Seedling

What to do as a user of genetic resources?

  1. If possible, identify a partner organisation or provider in the country from which you wish to obtain genetic resources. Gain information on the conditions that are likely to apply to access and use. Standard conditions probably apply to genetic resources held in a public collection. This will not be the case if you wish to collect genetic resources from the wild or directly from farmers, markets or local traders.
  2. Check, if possible with your counterparts, if the country stipulates that permission must be obtained to access and use its genetic material. If this is required, it will mostly be in the form of prior informed consent (PIC). For many countries, information on access legislation is available on the ABS Clearing House website. The national focal point (NFP) of a country is responsible for providing information on legislation, rules and procedures governing access to genetic resources from that country. Names and contact details of NFPs are available on the ABS Clearing House website and on the website of the Convention on Biological Diversity (CBD).
  3. Identify the competent national authority (CNA) of the country from which you wish to obtain genetic resources. The CNA is responsible for providing PIC. There may be more than one CNA in a country. Contact details are available on the ABS Clearing House website. Names and contact details of CNAs are also available on the website of the Convention on Biological Diversity (CBD).
  4. Present your plan to the CNA of the providing country and request PIC. You will be expected to have negotiated or negotiate mutually agreed terms (MAT) with the provider or providers, including academics and/or local communities. The CNA will then approve or reject the MAT, on the basis of the instructions it has received. Such approval is often not required for access to public gene banks or other public collections.
  5. Make sure you obtain PIC and MAT, and ask the CNA to inform the CBD of this so that an internationally recognised certificate of compliance can be lodged with the ABS Clearing House. Document these agreements carefully. If this is not feasible, go through the steps laid down in European Regulation 511/2014, Article 4, paragraph 3 which specifies the information you need to collect to fulfil your obligations in this field.
  6. Use the genetic resources obtained only in accordance with the conditions agreed with the providing country, and carefully document the use you make of them.
  7. Submit a due diligence declaration when you receive a public or private grant for activities in which genetic resources are utilized in the sense of European Regulation 511/2014. You must also submit a due diligence declaration prior to marketing a product for which genetic resources have been utilized in the sense of European Regulation 511/2014. Due diligence declarations can be submitted through the EU-wide tool DECLARE. You can find more information on due diligence declarations in Implementing Regulation 2015/1866, Articles 5, 6 and 7.

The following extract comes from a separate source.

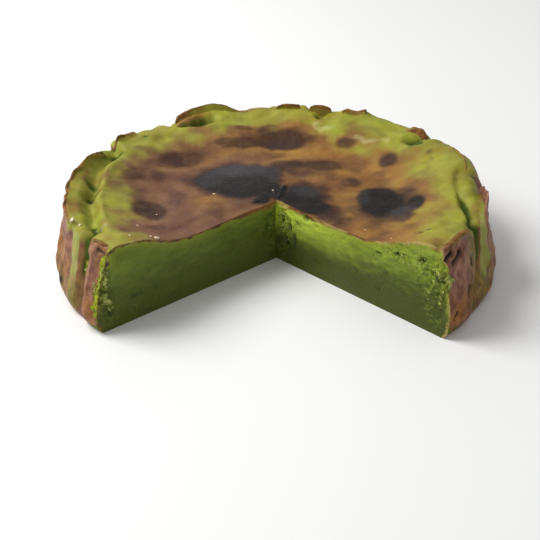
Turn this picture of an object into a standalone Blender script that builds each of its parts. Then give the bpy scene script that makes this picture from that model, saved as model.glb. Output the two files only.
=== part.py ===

  8. Access to and use of materials occurring in situ (‘in nature or in the field’, so not in a collection) in the Netherlands do not in principle require PIC or MAT. However, nature protection law may apply to species or habitats. The Standard Material Transfer Agreement (SMTA) usually applies to plant-genetic resources for food and agriculture held in public collections.
  9. The situation concerning the acquisition and use of varieties that may be protected by plant breeder's rights will be clarified in EU-guidance for the EU-legislation. Until then, it is important to treat varieties accessed in other countries that are protected by plant breeder's rights in the same way as other genetic resources, and check relevant obligations.
  10. For further details, read European Regulation 511/2014, Implementing Regulation 2015/1866 and the Guidance document on the scope of application and core obligations of Regulation (EU) No 511/2014.